Kivlan pun meminta Irfansyah untuk memeriksa alamat lembaga survei milik Yunarto yang terletak di Jalan Cisanggiri 3, Kebayoran Baru, Jakarta Selatan. Sebagai bukti, Irfansyah diminta mengambil foto dan video di lokasi tersebut.

"Lalu beliau (Kivlan) berkata lagi, 'nanti saya kasih uang operasional Rp 5 juta untuk bensin, makan, dan uang kendaraan'. Saya jawab, 'siap, Pak'," kata Irfansyah.

(Baca: Wiranto Perintahkan Polri Ungkap Pemeriksaan Tokoh Kerusuhan 21-22 Mei)

Kemudian, Kivlan menyampaikan kepada Irfansyah bahwa orang yang bisa mengeksekusi Yunarto akan dijamin anak dan istrinya.

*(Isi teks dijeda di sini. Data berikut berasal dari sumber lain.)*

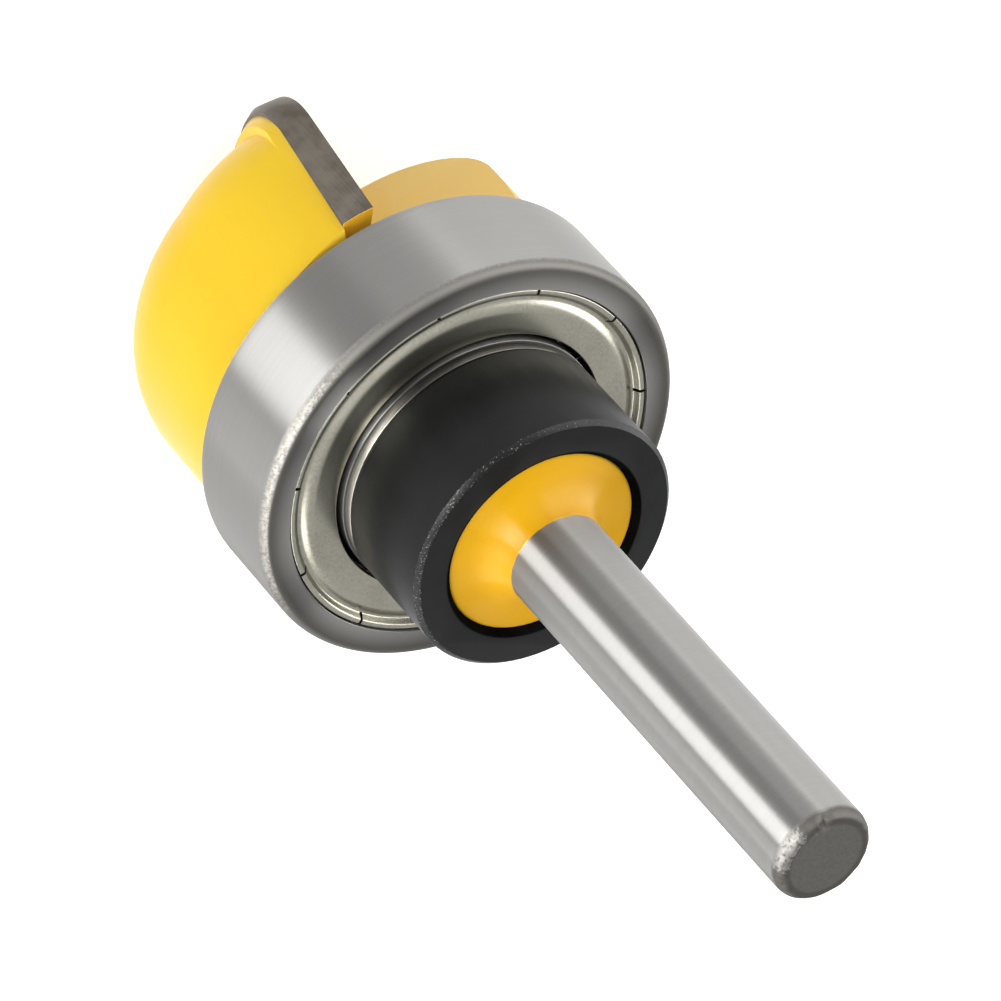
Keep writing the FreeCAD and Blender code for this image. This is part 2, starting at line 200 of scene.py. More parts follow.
# Ground steel. Where radius plus height passes the corner's line it turns matt, and on the rubbed side
# noise breaks that into bright pits. From the face's height on the tone is duller.
def wornRingSteel():
    material, tree, place = newMaterial("groundBearingSteelWornCorner")
    lines = grindLines(tree, place, ground["lineMm"], ground["aroundMm"])
    tone = toned(tree, lines, 0.3, 0.75, ground)
    radius, height = radiusOf(tree, place)
    diagonal = addNode(tree, "Math", {"operation": "ADD"}, {0: radius, 1: height}).outputs[0]
    pits = addNode(tree, "TexNoise", {}, {"Vector": place, "Scale": 1 / (worn["pitMm"] * mm), "Detail": 3.0,
                                          "Roughness": 0.7}).outputs["Fac"]
    ragged = addNode(tree, "Math", {"operation": "MULTIPLY_ADD"},
                     {0: pits, 1: 0.3 * mm, 2: diagonal}).outputs[0]
    reach = addNode(tree, "MapRange", {}, {"Value": ragged, "From Min": worn["cornerFrom"] * mm,
                                           "From Max": worn["cornerTo"] * mm}).outputs[0]
    rubbed = sideMask(tree, place, worn["rubbedAt"], math.cos(math.radians(worn["rubbedReach"])), 0.95)
    broken = addNode(tree, "Math", {"operation": "MULTIPLY"}, {0: rubbed, 1: pits}).outputs[0]
    bright = addNode(tree, "MapRange", {}, {"Value": broken, "From Min": 0.3, "From Max": 0.6}).outputs[0]
    matt = addNode(tree, "Mix", colourMix, {"Factor": bright, 6: hexColour(worn["corner"]),
                                            7: hexColour(worn["rubbed"])}).outputs[2]
    tone = addNode(tree, "Mix", colourMix, {"Factor": reach, 6: tone, 7: matt}).outputs[2]
    front = addNode(tree, "MapRange", {}, {"Value": height, "From Min": worn["faceFrom"] * mm,
                                           "From Max": worn["faceTo"] * mm}).outputs[0]
    tone = addNode(tree, "Mix", colourMix, {"Factor": front, 6: tone, 7: hexColour(worn["face"])}).outputs[2]
    rough = addNode(tree, "MapRange", {}, {"Value": reach, "To Min": ground["roughness"],
                                           "To Max": worn["roughness"]}).outputs[0]
    stretch = addNode(tree, "MapRange", {}, {"Value": reach, "To Min": ground["stretch"],
                                             "To Max": 0.0}).outputs[0]
    bump = addNode(tree, "Bump", {}, {"Height": pits, "Strength": 0.03, "Distance": 0.01 * mm})
    finishGround(tree, {"Base Color": tone, "Metallic": 1.0, "Roughness": rough, "Anisotropic": stretch,
                        "Normal": bump.outputs["Normal"]})
    return material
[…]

Orang tersebut nantinya juga akan diajak liburan ke mana saja.

Setelah itu, Irfansyah dan Yusuf langsung menjalankan tugas yang diberikan oleh Kivlan. Foto dan video lokasi kantor Charta Politika yang diambilnya dan Yusuf dikirimkan kepada Armi melalui aplikasi percakapan. Armi pun mengapresiasi tugas yang dilakukan Irfansyah dan Yusuf.

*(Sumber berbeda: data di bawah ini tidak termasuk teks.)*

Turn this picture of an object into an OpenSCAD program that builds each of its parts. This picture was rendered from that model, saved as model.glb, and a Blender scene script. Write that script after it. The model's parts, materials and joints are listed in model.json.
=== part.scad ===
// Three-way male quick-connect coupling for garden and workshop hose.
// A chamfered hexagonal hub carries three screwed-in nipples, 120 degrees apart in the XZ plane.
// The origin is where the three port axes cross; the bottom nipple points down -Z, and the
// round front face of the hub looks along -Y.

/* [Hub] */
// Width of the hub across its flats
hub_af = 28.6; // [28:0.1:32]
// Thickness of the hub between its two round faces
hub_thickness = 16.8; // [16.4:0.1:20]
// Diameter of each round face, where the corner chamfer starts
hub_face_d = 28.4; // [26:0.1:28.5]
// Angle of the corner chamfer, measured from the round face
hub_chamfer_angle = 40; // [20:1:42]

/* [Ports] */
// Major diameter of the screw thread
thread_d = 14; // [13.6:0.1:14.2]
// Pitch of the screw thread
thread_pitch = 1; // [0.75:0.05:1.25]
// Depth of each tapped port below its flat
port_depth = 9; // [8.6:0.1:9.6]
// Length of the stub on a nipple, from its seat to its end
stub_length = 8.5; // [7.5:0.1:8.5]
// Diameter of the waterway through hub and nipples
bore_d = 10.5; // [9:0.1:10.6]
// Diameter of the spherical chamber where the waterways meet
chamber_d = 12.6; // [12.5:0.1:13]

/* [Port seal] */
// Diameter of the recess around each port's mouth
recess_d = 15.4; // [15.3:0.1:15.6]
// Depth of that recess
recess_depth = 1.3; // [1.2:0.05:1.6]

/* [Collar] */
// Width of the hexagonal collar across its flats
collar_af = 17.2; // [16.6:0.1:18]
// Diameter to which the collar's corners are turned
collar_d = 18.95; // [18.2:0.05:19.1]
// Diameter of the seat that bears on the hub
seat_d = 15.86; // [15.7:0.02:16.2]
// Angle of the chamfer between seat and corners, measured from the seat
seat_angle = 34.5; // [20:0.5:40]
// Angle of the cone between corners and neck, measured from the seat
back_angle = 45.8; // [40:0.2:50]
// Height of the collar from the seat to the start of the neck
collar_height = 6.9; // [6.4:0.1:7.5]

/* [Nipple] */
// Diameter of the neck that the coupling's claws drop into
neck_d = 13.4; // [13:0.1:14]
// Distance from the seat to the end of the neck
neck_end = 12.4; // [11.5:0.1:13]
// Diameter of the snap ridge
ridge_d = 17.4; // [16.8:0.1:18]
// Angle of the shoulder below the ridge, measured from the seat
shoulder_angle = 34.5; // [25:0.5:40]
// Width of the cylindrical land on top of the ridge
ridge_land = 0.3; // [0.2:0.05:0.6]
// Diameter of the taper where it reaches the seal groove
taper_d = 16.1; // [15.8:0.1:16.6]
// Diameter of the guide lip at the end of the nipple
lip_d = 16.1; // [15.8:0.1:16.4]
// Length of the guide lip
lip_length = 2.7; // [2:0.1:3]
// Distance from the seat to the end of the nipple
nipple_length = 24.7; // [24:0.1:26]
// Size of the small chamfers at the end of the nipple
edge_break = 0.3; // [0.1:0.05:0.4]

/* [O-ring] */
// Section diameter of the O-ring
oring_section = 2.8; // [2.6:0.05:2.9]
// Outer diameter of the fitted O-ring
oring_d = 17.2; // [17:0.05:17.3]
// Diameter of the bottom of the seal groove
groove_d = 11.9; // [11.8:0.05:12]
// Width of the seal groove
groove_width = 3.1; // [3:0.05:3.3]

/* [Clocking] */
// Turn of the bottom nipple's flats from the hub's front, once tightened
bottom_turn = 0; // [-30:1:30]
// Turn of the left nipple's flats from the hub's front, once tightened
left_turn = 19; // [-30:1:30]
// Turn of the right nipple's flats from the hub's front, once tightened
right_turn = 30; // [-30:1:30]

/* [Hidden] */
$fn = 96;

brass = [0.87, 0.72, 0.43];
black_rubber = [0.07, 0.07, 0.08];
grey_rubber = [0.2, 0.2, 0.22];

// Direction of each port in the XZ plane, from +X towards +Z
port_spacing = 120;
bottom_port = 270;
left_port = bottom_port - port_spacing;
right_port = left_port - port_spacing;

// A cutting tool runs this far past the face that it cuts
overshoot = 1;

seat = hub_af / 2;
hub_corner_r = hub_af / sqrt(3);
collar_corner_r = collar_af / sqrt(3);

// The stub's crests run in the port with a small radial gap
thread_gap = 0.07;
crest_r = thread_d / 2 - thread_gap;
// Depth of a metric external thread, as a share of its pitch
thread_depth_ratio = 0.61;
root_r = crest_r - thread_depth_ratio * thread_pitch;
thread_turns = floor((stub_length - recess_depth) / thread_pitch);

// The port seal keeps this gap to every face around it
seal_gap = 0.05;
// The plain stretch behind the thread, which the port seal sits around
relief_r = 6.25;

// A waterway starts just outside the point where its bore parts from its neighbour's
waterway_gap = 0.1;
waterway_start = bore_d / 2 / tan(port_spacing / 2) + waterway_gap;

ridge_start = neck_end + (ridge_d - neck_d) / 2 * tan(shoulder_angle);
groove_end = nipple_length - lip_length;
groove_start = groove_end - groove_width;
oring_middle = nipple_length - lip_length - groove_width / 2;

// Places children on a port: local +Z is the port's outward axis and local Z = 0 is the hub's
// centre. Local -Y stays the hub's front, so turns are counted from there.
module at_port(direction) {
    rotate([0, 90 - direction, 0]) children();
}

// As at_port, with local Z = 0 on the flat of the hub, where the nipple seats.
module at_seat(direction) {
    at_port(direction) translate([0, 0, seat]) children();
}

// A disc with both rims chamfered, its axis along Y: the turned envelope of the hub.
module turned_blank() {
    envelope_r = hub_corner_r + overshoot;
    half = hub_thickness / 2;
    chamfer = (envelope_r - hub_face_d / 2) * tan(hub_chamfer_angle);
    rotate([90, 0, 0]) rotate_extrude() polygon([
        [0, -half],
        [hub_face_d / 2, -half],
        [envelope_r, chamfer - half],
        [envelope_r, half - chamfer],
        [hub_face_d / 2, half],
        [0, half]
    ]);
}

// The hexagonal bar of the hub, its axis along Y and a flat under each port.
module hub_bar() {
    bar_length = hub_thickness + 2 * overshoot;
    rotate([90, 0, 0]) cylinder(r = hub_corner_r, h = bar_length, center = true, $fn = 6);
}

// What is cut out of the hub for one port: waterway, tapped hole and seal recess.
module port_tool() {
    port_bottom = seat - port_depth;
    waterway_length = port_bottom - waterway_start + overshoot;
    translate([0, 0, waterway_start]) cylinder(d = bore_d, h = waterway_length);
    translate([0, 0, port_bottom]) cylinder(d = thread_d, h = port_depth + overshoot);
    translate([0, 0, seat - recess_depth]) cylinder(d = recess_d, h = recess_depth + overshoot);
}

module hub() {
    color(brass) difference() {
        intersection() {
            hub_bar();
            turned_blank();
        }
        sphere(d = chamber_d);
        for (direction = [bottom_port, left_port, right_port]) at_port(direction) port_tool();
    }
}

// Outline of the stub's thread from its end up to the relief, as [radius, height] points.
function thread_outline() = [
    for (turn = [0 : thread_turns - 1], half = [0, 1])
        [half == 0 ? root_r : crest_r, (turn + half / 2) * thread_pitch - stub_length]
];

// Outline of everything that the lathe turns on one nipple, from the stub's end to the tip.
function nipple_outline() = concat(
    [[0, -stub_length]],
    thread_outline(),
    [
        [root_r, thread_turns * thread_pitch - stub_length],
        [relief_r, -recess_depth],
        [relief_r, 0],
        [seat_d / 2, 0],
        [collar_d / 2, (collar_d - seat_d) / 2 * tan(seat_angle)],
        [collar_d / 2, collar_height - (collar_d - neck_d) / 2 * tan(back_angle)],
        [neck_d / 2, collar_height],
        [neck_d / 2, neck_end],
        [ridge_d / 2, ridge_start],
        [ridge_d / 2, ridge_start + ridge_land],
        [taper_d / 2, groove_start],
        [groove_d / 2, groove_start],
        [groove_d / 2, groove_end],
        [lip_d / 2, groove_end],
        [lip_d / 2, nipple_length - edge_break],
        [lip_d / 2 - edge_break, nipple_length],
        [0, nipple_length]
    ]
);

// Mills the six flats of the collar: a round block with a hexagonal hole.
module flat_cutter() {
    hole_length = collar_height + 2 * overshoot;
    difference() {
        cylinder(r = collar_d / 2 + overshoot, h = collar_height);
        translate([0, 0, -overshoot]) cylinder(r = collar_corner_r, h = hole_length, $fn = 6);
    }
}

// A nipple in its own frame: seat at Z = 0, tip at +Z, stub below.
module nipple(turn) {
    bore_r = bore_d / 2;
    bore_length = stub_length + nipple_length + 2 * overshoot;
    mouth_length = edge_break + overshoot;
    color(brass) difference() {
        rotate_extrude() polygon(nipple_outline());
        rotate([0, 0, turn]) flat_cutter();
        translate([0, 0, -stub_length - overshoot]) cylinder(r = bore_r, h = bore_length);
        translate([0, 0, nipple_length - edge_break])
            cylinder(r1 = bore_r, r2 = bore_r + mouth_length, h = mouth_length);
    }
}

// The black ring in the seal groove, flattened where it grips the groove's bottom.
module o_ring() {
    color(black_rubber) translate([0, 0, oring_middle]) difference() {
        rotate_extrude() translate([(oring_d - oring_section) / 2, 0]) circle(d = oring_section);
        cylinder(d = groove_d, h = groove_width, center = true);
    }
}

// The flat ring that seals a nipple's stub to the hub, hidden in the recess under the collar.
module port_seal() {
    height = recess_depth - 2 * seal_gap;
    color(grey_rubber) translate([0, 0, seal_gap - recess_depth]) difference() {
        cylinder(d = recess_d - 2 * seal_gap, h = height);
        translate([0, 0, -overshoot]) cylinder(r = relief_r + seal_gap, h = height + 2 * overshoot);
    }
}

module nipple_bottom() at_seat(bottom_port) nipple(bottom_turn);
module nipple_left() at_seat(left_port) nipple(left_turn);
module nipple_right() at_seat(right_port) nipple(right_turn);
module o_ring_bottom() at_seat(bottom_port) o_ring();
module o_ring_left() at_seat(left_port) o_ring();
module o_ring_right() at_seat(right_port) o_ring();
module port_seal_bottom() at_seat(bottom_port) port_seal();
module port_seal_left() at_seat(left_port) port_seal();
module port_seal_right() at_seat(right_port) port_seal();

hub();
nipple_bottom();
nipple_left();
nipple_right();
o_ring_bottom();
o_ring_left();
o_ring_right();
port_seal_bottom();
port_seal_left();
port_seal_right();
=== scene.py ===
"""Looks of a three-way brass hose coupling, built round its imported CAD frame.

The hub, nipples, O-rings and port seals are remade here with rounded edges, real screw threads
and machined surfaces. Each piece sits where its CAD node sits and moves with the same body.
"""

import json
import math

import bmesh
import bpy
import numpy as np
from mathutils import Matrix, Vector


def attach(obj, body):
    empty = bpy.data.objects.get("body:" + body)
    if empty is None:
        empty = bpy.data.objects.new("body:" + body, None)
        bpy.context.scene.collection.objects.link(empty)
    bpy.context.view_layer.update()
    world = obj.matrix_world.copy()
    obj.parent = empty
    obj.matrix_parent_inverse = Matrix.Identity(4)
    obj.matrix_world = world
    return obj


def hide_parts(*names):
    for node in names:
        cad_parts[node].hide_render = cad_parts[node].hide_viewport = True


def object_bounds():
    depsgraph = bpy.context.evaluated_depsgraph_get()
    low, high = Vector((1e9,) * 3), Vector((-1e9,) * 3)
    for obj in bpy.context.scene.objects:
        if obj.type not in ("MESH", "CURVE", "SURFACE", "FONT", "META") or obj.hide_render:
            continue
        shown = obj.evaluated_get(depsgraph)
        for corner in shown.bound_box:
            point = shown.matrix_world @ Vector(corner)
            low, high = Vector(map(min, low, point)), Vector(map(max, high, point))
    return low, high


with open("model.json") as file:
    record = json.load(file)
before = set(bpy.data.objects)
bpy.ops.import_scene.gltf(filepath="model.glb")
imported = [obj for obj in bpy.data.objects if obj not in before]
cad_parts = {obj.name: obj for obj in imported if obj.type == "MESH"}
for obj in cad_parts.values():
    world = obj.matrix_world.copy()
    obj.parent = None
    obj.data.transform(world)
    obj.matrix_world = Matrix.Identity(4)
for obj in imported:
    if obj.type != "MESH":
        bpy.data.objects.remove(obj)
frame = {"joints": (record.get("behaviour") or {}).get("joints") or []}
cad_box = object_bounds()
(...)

Beberapa hari setelahnya, Irfansyah dan Yusuf kembali melakukan survei lokasi Charta Politika. Keduanya pun mengirim foto dan video tersebut kepada Armi melalui aplikasi percakapan. Hanya saja, Armi tidak pernah menjawab lagi kiriman foto dan video dari Irfansyah dan Yusuf.

Karena merasa sudah menyelesaikan tugas, Irfansyah dan Yusuf lantas membagi uang yang diberikan Kivlan. Mereka lalu pulang. "Sekitar 21 Mei 2019 pukul 21.00 WIB, saya ditangkap pihak kepolisian berpakaian preman dan sampailah saya seperti sekarang ini," kata Irfansyah.

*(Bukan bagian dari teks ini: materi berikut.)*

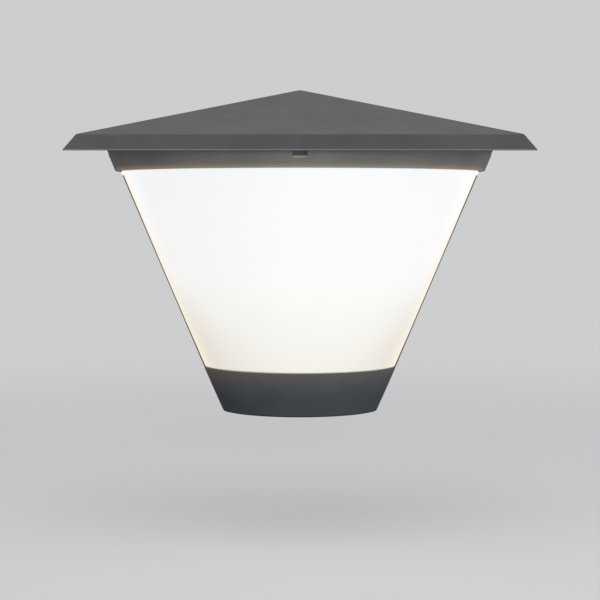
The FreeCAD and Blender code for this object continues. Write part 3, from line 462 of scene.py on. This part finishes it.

Tersangka yang diduga sebagai eksekutor lainnya, Tajudin mengatakan dirinya mendapatkan perintah untuk membunuh Wiranto, Luhut, Kepala Badan Intelijen Negara (BIN) Budi Gunawan, dan Staf Khusus Presiden Bidang Intelijen Gregorius 'Gories' Mere. Perintah itu didapatkan Tajudin dari Kivlan melalui Iwan.

Atas dasar itu, Kivlan memberikannya uang sebesar Rp 55 juta melalui Iwan. "Menggunakan laras panjang kaliber 22 dan senjata (laras) pendek. Senjata tersebut saya dapat dari Iwan," kata Tajudin.